- **WHAT THE TASK REQUIRES**: Look through the material below and copy exactly the lines from the line with "foot_beams();" to the line with "record = json.load(file)", those two lines included.

- **DATASET RECORDS**:
- - - - - - -
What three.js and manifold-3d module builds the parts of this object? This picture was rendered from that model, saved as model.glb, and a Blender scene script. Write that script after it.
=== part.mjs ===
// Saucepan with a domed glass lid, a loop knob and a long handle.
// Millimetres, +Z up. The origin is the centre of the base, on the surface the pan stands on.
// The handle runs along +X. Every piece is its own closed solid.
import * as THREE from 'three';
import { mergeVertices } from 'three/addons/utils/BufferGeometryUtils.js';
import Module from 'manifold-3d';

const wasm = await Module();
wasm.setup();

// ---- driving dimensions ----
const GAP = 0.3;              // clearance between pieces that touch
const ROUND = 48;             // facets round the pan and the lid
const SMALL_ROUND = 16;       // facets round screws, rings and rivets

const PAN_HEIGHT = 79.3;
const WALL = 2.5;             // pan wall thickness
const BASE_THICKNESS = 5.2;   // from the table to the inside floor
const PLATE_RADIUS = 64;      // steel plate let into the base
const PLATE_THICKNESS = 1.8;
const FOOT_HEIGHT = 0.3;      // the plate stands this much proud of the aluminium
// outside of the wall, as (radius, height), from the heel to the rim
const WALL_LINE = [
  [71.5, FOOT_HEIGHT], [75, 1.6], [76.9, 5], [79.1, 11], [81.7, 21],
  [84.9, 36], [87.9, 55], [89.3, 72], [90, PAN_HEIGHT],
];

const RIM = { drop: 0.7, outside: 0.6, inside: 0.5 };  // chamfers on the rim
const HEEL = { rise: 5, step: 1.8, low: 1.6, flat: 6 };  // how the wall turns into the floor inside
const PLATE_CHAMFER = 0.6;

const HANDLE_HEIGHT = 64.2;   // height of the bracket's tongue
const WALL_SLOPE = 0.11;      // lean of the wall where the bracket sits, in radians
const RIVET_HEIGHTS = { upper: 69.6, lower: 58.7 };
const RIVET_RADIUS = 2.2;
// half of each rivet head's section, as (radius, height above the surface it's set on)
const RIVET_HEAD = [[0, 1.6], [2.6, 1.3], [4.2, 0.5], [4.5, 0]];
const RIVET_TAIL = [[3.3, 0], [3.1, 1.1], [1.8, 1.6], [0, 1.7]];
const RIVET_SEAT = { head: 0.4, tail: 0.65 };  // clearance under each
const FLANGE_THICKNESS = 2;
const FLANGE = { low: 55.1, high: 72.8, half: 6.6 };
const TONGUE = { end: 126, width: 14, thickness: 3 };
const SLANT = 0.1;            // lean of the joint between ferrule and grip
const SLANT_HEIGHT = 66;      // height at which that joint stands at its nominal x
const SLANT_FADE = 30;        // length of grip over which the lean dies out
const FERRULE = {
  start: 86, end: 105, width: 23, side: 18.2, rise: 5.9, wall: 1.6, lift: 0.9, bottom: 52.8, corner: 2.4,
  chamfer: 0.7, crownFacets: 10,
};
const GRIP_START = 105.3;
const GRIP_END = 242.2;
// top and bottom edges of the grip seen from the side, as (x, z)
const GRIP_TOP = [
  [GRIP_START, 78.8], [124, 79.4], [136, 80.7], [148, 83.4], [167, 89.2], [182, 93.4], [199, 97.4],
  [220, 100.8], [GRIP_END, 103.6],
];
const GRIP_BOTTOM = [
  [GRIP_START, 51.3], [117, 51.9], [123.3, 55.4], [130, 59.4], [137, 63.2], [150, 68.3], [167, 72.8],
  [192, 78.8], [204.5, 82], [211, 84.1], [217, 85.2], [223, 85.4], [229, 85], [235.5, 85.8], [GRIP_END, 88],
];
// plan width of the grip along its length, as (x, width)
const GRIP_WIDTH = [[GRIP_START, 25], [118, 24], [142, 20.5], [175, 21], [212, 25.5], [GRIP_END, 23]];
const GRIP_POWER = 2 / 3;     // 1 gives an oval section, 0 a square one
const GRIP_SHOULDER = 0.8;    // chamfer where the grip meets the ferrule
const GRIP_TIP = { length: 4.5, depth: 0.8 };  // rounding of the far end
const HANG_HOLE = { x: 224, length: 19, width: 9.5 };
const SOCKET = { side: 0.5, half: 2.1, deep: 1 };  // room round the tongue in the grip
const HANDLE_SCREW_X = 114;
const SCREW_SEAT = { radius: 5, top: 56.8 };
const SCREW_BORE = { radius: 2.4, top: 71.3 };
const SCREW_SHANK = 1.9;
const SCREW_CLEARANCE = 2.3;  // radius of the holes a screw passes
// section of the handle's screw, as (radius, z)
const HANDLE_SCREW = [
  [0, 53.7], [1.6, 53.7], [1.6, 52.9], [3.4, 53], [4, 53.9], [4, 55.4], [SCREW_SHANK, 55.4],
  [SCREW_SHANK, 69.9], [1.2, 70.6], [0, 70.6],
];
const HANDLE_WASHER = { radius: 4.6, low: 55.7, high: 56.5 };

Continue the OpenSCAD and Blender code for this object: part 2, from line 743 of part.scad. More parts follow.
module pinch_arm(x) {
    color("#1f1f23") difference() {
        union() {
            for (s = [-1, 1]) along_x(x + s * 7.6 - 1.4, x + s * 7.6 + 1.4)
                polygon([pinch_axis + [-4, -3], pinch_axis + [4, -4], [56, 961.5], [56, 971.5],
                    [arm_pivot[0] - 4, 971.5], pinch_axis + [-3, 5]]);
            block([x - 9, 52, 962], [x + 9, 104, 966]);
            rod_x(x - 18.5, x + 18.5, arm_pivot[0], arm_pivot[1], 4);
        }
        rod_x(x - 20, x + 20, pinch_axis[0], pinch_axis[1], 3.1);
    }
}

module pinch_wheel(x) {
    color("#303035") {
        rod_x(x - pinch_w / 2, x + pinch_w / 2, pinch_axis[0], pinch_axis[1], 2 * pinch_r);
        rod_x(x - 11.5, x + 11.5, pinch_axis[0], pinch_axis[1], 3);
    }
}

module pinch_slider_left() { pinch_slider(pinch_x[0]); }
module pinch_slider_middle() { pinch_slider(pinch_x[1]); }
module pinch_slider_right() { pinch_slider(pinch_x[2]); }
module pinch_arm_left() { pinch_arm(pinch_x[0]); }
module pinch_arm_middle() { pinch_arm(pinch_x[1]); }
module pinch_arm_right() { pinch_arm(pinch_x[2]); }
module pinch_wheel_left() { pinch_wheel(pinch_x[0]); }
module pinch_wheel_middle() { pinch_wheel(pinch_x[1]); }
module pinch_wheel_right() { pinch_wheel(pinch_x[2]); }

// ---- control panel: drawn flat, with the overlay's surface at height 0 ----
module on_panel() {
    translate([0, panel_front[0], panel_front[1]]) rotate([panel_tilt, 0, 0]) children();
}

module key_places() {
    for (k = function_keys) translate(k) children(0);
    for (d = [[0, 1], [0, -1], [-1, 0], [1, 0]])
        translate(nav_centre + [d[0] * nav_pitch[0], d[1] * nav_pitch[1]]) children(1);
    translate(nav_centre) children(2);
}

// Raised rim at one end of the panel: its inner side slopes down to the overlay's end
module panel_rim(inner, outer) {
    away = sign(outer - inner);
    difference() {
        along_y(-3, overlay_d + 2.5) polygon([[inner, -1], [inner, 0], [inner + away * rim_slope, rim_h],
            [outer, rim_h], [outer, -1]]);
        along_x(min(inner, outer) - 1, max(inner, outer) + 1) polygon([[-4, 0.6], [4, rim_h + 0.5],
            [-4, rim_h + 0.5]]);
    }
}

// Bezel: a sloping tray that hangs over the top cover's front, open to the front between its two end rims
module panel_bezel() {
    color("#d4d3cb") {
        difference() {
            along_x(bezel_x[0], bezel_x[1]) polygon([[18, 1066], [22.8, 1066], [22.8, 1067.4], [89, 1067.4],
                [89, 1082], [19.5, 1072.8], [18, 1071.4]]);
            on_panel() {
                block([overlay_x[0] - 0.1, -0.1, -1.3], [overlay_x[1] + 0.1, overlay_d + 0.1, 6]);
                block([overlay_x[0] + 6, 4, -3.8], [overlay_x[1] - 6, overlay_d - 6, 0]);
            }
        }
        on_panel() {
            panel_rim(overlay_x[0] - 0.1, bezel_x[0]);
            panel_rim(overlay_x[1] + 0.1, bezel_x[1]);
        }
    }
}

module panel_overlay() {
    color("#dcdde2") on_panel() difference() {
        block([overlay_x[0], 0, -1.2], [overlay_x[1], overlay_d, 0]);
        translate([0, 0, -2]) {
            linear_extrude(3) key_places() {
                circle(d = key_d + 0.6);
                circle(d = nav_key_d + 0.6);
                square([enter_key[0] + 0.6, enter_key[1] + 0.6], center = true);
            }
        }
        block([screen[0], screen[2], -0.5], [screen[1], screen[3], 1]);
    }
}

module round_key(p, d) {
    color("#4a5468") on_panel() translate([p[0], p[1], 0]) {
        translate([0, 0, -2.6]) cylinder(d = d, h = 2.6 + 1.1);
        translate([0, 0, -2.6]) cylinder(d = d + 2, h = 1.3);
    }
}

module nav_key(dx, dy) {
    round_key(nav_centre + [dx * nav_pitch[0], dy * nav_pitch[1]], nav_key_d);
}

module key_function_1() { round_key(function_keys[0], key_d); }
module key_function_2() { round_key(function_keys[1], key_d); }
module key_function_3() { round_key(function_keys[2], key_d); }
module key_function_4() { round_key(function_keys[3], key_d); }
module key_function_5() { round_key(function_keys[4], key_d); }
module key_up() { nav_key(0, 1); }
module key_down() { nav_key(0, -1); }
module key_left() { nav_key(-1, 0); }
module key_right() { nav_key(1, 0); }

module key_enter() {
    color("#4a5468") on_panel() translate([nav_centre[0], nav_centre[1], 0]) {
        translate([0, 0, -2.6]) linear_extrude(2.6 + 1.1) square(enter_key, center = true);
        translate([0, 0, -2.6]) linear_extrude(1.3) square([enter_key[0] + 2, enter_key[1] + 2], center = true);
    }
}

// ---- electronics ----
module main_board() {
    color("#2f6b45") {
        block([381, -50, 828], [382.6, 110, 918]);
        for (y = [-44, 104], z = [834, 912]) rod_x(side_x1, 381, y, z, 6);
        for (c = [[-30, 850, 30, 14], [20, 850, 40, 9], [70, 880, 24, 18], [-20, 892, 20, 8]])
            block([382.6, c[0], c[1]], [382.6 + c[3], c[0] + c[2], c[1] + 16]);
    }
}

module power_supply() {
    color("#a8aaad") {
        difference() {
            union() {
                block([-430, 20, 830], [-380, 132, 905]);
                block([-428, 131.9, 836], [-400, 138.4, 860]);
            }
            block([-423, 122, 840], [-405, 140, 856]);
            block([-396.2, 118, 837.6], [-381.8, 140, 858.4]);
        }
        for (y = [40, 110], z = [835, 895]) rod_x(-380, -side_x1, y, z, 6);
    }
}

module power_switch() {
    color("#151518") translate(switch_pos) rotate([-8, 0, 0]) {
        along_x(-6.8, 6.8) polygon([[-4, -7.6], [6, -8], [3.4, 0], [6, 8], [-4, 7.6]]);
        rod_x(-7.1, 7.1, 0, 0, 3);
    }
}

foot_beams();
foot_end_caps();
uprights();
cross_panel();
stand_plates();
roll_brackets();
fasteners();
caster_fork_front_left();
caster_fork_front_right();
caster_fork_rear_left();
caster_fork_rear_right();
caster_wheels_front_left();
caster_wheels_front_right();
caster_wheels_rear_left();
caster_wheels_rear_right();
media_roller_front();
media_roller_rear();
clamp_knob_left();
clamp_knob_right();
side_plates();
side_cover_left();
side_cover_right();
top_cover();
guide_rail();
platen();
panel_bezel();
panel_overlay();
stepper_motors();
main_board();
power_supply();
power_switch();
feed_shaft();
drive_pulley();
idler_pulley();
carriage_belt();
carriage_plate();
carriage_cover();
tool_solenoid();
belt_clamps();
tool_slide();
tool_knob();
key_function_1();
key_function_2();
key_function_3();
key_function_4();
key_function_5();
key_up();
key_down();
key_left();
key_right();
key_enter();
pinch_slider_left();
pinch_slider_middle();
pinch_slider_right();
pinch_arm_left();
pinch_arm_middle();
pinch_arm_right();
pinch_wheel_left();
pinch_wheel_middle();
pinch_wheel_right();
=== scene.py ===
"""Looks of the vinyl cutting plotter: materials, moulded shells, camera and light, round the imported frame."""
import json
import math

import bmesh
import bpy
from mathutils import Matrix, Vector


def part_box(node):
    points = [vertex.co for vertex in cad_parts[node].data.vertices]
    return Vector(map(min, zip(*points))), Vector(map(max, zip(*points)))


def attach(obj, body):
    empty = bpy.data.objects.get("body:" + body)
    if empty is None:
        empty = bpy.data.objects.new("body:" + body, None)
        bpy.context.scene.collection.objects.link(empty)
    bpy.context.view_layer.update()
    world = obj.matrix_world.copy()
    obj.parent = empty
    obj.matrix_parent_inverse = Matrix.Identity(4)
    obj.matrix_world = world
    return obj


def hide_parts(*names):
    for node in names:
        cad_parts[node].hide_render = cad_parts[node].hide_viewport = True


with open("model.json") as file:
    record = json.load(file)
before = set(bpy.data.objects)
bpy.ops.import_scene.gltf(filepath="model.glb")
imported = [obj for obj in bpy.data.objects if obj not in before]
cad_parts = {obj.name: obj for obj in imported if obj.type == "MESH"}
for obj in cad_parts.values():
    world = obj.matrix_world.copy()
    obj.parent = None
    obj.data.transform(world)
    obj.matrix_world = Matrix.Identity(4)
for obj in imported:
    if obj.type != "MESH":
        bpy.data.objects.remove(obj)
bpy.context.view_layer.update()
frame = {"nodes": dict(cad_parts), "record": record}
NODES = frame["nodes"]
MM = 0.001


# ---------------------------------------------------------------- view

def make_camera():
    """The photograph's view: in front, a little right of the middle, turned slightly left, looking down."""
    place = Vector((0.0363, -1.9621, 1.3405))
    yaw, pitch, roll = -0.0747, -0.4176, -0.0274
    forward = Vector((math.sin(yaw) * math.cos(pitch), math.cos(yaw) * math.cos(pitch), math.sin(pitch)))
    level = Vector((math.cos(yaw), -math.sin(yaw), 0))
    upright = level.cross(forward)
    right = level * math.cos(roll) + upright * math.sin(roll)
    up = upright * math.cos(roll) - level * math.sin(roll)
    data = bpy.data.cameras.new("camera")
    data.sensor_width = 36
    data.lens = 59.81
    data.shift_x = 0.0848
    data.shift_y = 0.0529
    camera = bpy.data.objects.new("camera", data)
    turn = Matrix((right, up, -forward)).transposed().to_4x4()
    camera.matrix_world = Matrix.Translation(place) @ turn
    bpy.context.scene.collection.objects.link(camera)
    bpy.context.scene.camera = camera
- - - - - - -
- **ANSWER FOR THIS EXERCISE**:
foot_beams();
foot_end_caps();
uprights();
cross_panel();
stand_plates();
roll_brackets();
fasteners();
caster_fork_front_left();
caster_fork_front_right();
caster_fork_rear_left();
caster_fork_rear_right();
caster_wheels_front_left();
caster_wheels_front_right();
caster_wheels_rear_left();
caster_wheels_rear_right();
media_roller_front();
media_roller_rear();
clamp_knob_left();
clamp_knob_right();
side_plates();
side_cover_left();
side_cover_right();
top_cover();
guide_rail();
platen();
panel_bezel();
panel_overlay();
stepper_motors();
main_board();
power_supply();
power_switch();
feed_shaft();
drive_pulley();
idler_pulley();
carriage_belt();
carriage_plate();
carriage_cover();
tool_solenoid();
belt_clamps();
tool_slide();
tool_knob();
key_function_1();
key_function_2();
key_function_3();
key_function_4();
key_function_5();
key_up();
key_down();
key_left();
key_right();
key_enter();
pinch_slider_left();
pinch_slider_middle();
pinch_slider_right();
pinch_arm_left();
pinch_arm_middle();
pinch_arm_right();
pinch_wheel_left();
pinch_wheel_middle();
pinch_wheel_right();
=== scene.py ===
"""Looks of the vinyl cutting plotter: materials, moulded shells, camera and light, round the imported frame."""
import json
import math

import bmesh
import bpy
from mathutils import Matrix, Vector


def part_box(node):
    points = [vertex.co for vertex in cad_parts[node].data.vertices]
    return Vector(map(min, zip(*points))), Vector(map(max, zip(*points)))


def attach(obj, body):
    empty = bpy.data.objects.get("body:" + body)
    if empty is None:
        empty = bpy.data.objects.new("body:" + body, None)
        bpy.context.scene.collection.objects.link(empty)
    bpy.context.view_layer.update()
    world = obj.matrix_world.copy()
    obj.parent = empty
    obj.matrix_parent_inverse = Matrix.Identity(4)
    obj.matrix_world = world
    return obj


def hide_parts(*names):
    for node in names:
        cad_parts[node].hide_render = cad_parts[node].hide_viewport = True


with open("model.json") as file:
    record = json.load(file)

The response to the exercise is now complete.